§ THE REQUEST
Show every line that has the string "bodies" in it.

§ DATA PROVIDED
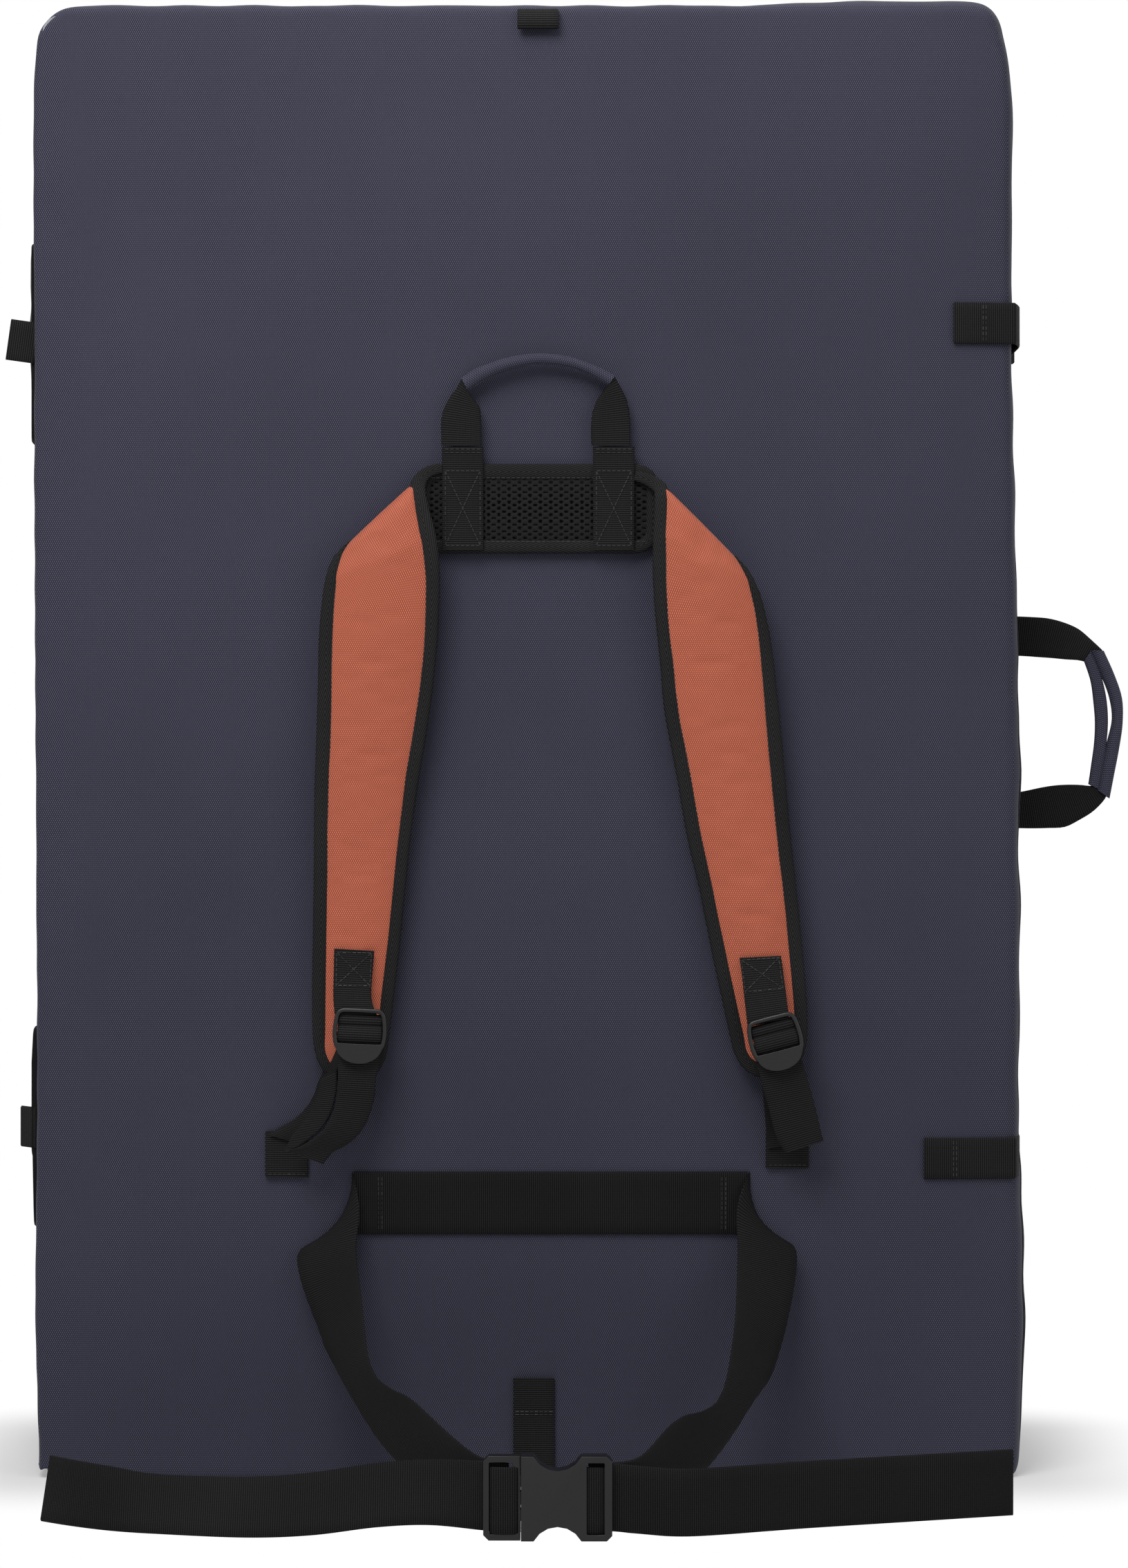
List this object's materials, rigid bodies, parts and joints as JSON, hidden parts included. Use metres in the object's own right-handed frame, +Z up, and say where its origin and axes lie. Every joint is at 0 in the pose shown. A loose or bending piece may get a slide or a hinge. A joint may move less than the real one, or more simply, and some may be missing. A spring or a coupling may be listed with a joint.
{
  "type": "folding bouldering crash pad",
  "caption": "Folding foam landing pad carried like a backpack, with padded shoulder straps, hip belt, handles and edge closures.",
  "frame": {"origin": "middle of the front half's flat base, on the floor, with the pad folded and stood on its short edge", "axes": "+Z up along the pad's height, -Y out of the harness face towards the wearer, +X towards the opening side with the carry handle"},
  "size_m": [0.6869, 0.4005, 0.8919],
  "materials": {
    "cover_navy": "woven ballistic cloth, dull",
    "cover_black": "coated cloth, dull",
    "foam_firm": "closed-cell foam",
    "foam_soft": "open-cell foam",
    "webbing": "ribbed webbing, dull",
    "binding": "folded tape, dull",
    "spacer_mesh": "open spacer mesh",
    "shoulder_mesh": "open spacer mesh",
    "grip_navy": "woven ballistic cloth, dull",
    "flap_black": "soft loop pile",
    "moulded_plastic": "moulded, satin"
  },
  "bodies": {
    "front_half": {"front_base_cover": "cover_navy", "front_landing_cover": "cover_black", "front_landing_foam": "foam_firm", "front_core_foam": "foam_soft", "front_base_foam": "foam_firm", "front_hinge_leaf": "cover_black", "yoke_binding": "binding", "yoke_mesh": "spacer_mesh", "left_haul_foot": "webbing", "right_haul_foot": "webbing", "lumbar_patch": "webbing", "left_anchor_tab": "webbing", "right_anchor_tab": "webbing", "left_lower_webbing": "webbing", "right_lower_webbing": "webbing", "upper_closure_strap": "webbing", "lower_closure_strap": "webbing", "top_tab": "webbing", "bottom_strap": "webbing"},
    "rear_half": {"rear_base_cover": "cover_navy", "rear_landing_cover": "cover_black", "rear_landing_foam": "foam_firm", "rear_core_foam": "foam_soft", "rear_base_foam": "foam_firm", "rear_hinge_leaf": "cover_black", "upper_catch_loop": "webbing", "lower_catch_loop": "webbing"},
    "haul_handle": {"haul_handle_webbing": "webbing", "haul_handle_grip": "grip_navy"},
    "left_strap": {"left_shoulder_pad": "shoulder_mesh", "left_strap_binding": "binding", "left_strap_tab": "webbing"},
    "left_lock": {"left_ladder_lock": "moulded_plastic", "left_strap_tail": "webbing"},
    "right_strap": {"right_shoulder_pad": "shoulder_mesh", "right_strap_binding": "binding", "right_strap_tab": "webbing"},
    "right_lock": {"right_ladder_lock": "moulded_plastic", "right_strap_tail": "webbing"},
    "belt": {"left_belt_wing": "webbing", "right_belt_wing": "webbing", "right_belt_tail": "webbing", "buckle_female": "moulded_plastic"},
    "buckle_male_side": {"buckle_male": "moulded_plastic", "left_belt_tail": "webbing"},
    "upper_hook": {"upper_hook": "moulded_plastic"},
    "lower_hook": {"lower_hook": "moulded_plastic"},
    "upper_flap": {"upper_flap": "flap_black", "upper_pull_tab": "webbing"},
    "lower_flap": {"lower_flap": "flap_black", "lower_pull_tab": "webbing"},
    "carry_handle": {"carry_handle_webbing": "webbing", "carry_handle_grip": "grip_navy"}
  },
  "joints": [
    {"name": "fold", "type": "hinge", "parent": "front_half", "child": "rear_half", "pos_m": [-0.306, 0.0465, 0], "axis": [0, 0, 1], "range_deg": [0, 180]},
    {"name": "haul_handle_swing", "type": "hinge", "parent": "front_half", "child": "haul_handle", "pos_m": [0.0081, -0.0595, 0.623], "axis": [1, 0, 0], "range_deg": [0, 90], "stiffness_Nm_per_rad": 0.1},
    {"name": "left_strap_swing", "type": "hinge", "parent": "front_half", "child": "left_strap", "pos_m": [-0.0655, -0.0514, 0.612], "axis": [-1, 0, 0], "range_deg": [0, 30]},
    {"name": "left_lock_tilt", "type": "hinge", "parent": "left_strap", "child": "left_lock", "pos_m": [-0.09774, -0.07516, 0.28348], "axis": [-0.9986, 0, 0.0523], "range_deg": [0, 40]},
    {"name": "right_strap_swing", "type": "hinge", "parent": "front_half", "child": "right_strap", "pos_m": [0.0817, -0.0514, 0.612], "axis": [-1, 0, 0], "range_deg": [0, 30]},
    {"name": "right_lock_tilt", "type": "hinge", "parent": "right_strap", "child": "right_lock", "pos_m": [0.14749, -0.07487, 0.27768], "axis": [-0.9781, 0, -0.2079], "range_deg": [0, 40]},
    {"name": "belt_swing", "type": "hinge", "parent": "front_half", "child": "belt", "pos_m": [0.0157, -0.051, 0.1863], "axis": [-1, 0, 0], "range_deg": [0, 45]},
    {"name": "buckle_release", "type": "slide", "parent": "belt", "child": "buckle_male_side", "axis": [-1, 0, 0], "range_m": [0, 0.03]},
    {"name": "upper_hook_turn", "type": "hinge", "parent": "front_half", "child": "upper_hook", "pos_m": [0.30478, 0.072, 0.6987], "axis": [0, 0, -1], "range_deg": [0, 60]},
    {"name": "lower_hook_turn", "type": "hinge", "parent": "front_half", "child": "lower_hook", "pos_m": [0.30478, 0.072, 0.1937], "axis": [0, 0, -1], "range_deg": [0, 60]},
    {"name": "upper_flap_peel", "type": "hinge", "parent": "front_half", "child": "upper_flap", "pos_m": [-0.29847, 0.0356, 0.688], "axis": [0, 0, 1], "range_deg": [-110, 0]},
    {"name": "lower_flap_peel", "type": "hinge", "parent": "front_half", "child": "lower_flap", "pos_m": [-0.29847, 0.0356, 0.211], "axis": [0, 0, 1], "range_deg": [-110, 0]},
    {"name": "carry_handle_swing", "type": "hinge", "parent": "front_half", "child": "carry_handle", "pos_m": [0.29718, 0.039, 0.459], "axis": [0, 0, 1], "range_deg": [-25, 25], "stiffness_Nm_per_rad": 0.2}
  ]
}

§ RIGHT ANSWER
List this object's materials, rigid bodies, parts and joints as JSON, hidden parts included. Use metres in the object's own right-handed frame, +Z up, and say where its origin and axes lie. Every joint is at 0 in the pose shown. A loose or bending piece may get a slide or a hinge. A joint may move less than the real one, or more simply, and some may be missing. A spring or a coupling may be listed with a joint.
  "bodies": {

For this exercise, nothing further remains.